Issue 18: Mary Noonan

Apollonian


So here you are, in Palma de Mallorca, in Bunker’s,

the cool bistrot named for the god-like surfer

who bailed in Malibu at the age of twenty-eight,

couldn’t ride the wave of his father’s sugar millions.


But all of that is very far from both of you, sitting

opposite your teenagers – a girl and a boy,

olive-skinned, strong-boned. Are you on holiday?

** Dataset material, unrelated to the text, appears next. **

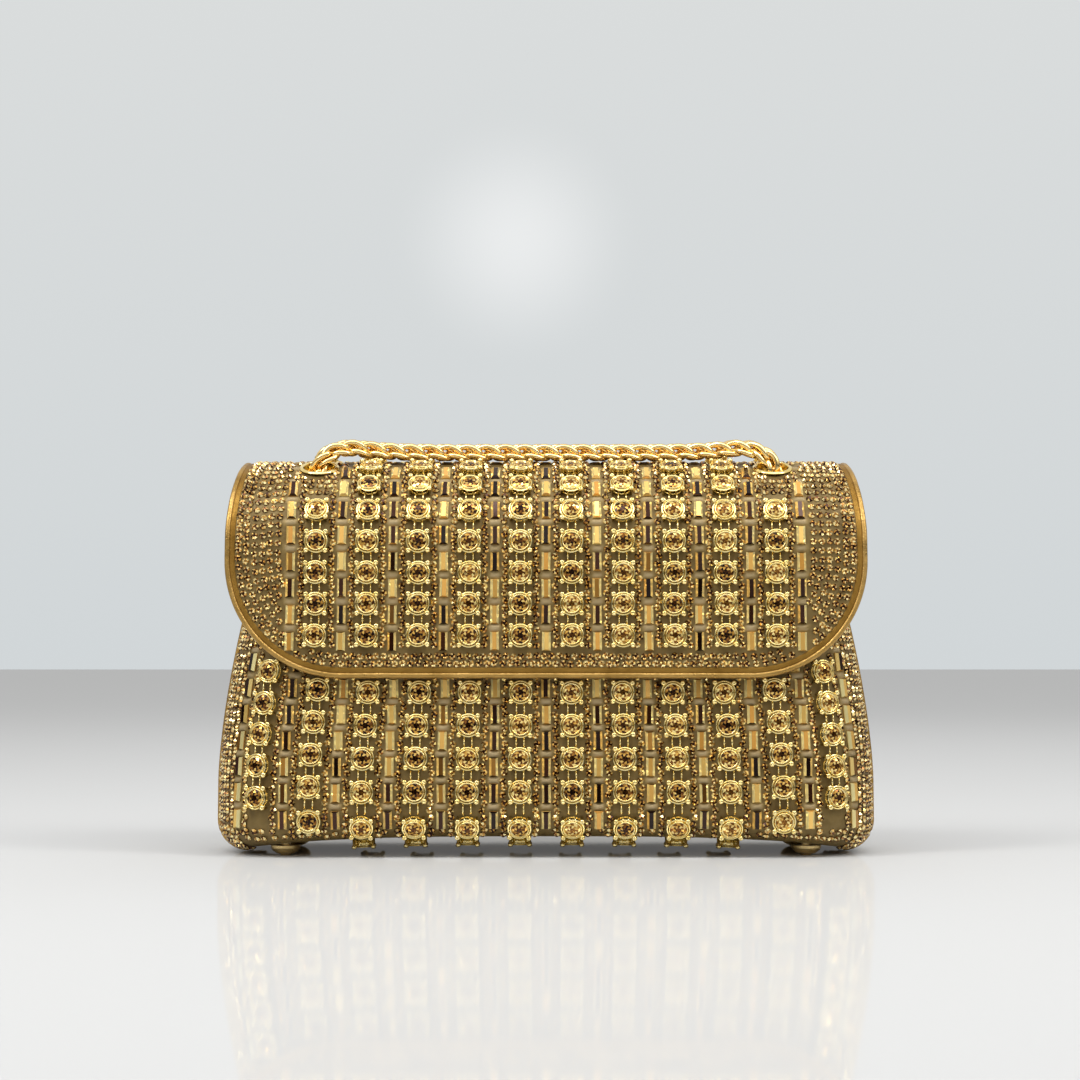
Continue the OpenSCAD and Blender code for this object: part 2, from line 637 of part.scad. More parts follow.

You stare, wide-eyed, and smile while they


do all the talking, their dark brows moving

in waves of knowledge and humour. Delicate

and tough, they look made for the new world –

already, they know more than you, though


they don’t know what a tightrope act it was

to deliver them and their mother-of-pearl spines –

once fragile as spun sugar, or linnets’ throats –

to this table. And they don’t know if they in turn


will have to hoist your old bones on their backs

and hike across a mountain pass to safety, or

how far they will have to travel on without you.

What’s it like to be looking into the radiant disks


of these Apollonian faces, reflecting you and

your parents and glimmers of the ancestors

who survived, the man who had to let go

of a small boy’s hand, watch him slip into the deep


as he tried to swim against the eddying vortex,

or the woman who, starving, followed a procession

of ants and raided their store of grain in order to

feed her family? All of that, pressing for a hearing


beneath the silken skin of these, your flawless children.


Letter to Cal

From the correspondence of Elizabeth Bishop

Well, I suppose no-one’s heart is good

for much till it’s been smashed to bits.

But no more doctors, I’m going to get

my repair work done at the doll hospital

from now on. I’m exhausted all over, but

particularly the face, which must come from


wearing a horrible fixed grin for so long.

I’ve put some Arden lotion in the ice-box

and am looking forward to lying down and

putting a nice cold washcloth full of it on

my poor hypocritical features. I wish

you’d come. We could go bone-fishing.


They’re the greatest fish there is – very small.

You have to pole through the mangrove keys

silently. And in June, there’s tarpon –

that’s moonlight night-fishing. Ravishing

but hard to catch. The Polish girl and a boy

from the hotel are teaching me pool,


such a useful thing to know. And Sunday

I’m going to the cockfights. But I do wish

someone would ask me to go to the races –

I’m dying to. Thank you so much for the

“Glass Eye and Supplies”. Only you know

how fond I am of glass eyes.


I used to have relatives with glass eyes when

I was small, and for some reason I worried

because I thought they wouldn’t go to Heaven.

I don’t think I was ever fully reassured.

When you write my epitaph, you must say

I was the loneliest person who ever lived.


Still Life with Pigeons


I


The nude statues on rue du Faubourg St Denis – she holding a full-blown globe, he a crescent moon – had a ball of blood-smeared feathers at their feet when I snapped them with my iphone. And a couple of feral pigeons lay on their backs behind a plate-glass shop-front on rue de Belleville as I walked by, bird sinew mixed with the dust of cinder-blocks, toppled pillars. How did they  come to be inside for the swing of the wrecking-ball, the thump of the sledgehammer, doomed to lie framed, side-by-side, under plaster-of–Paris snow?


II


Pigeons are dying in this city. My apartment looks onto a gable-end that does not show French windows with pelmets of wrought-iron fleur-de-lys. Instead, biscuit-cutter apertures puncture concrete, like judas spy-holes. I watch the pigeons fidget on the ledges, the building become columbarium, with nest-holes for the breeding and fattening of squabs. But this is no rubblestone dovecote, hub of hectic production for the tables of abbots and barons. The block is more reliquarium, mausoleum for the housing of ashes.


III


The bird deaths are getting to me. Last night you flambeed chicken breasts in cognac, added red wine, silky shallots and button mushrooms. We stripped the coq au vin of its chocolate-brown robes, and later your lips moved over my limbs, prolonging the fleshy feast. But I’m not a collared – or a turtle – dove! Not a chicken, in the spring of its short life, nor a lone swallow flying back to Capestrano! I’m too young to have my small neck ruffed by a pigeonhole or my bones picked clean; too young to be pulverised for the cinerary jars of the columbarium; too young to lie frozen beside my mate, behind glass

Mary Noonan's first collection, The Fado House  (Dedalus Press, 2012), was shortlisted for the Seamus Heaney Centre Prize and the Strong/Shine Award. She was awarded an Arts Council of Ireland Literature Bursary in 2014. Father, a limited edition pamphlet, was published by Bonnefant Press in 2015. She is the current poetry editor of Southword Journal.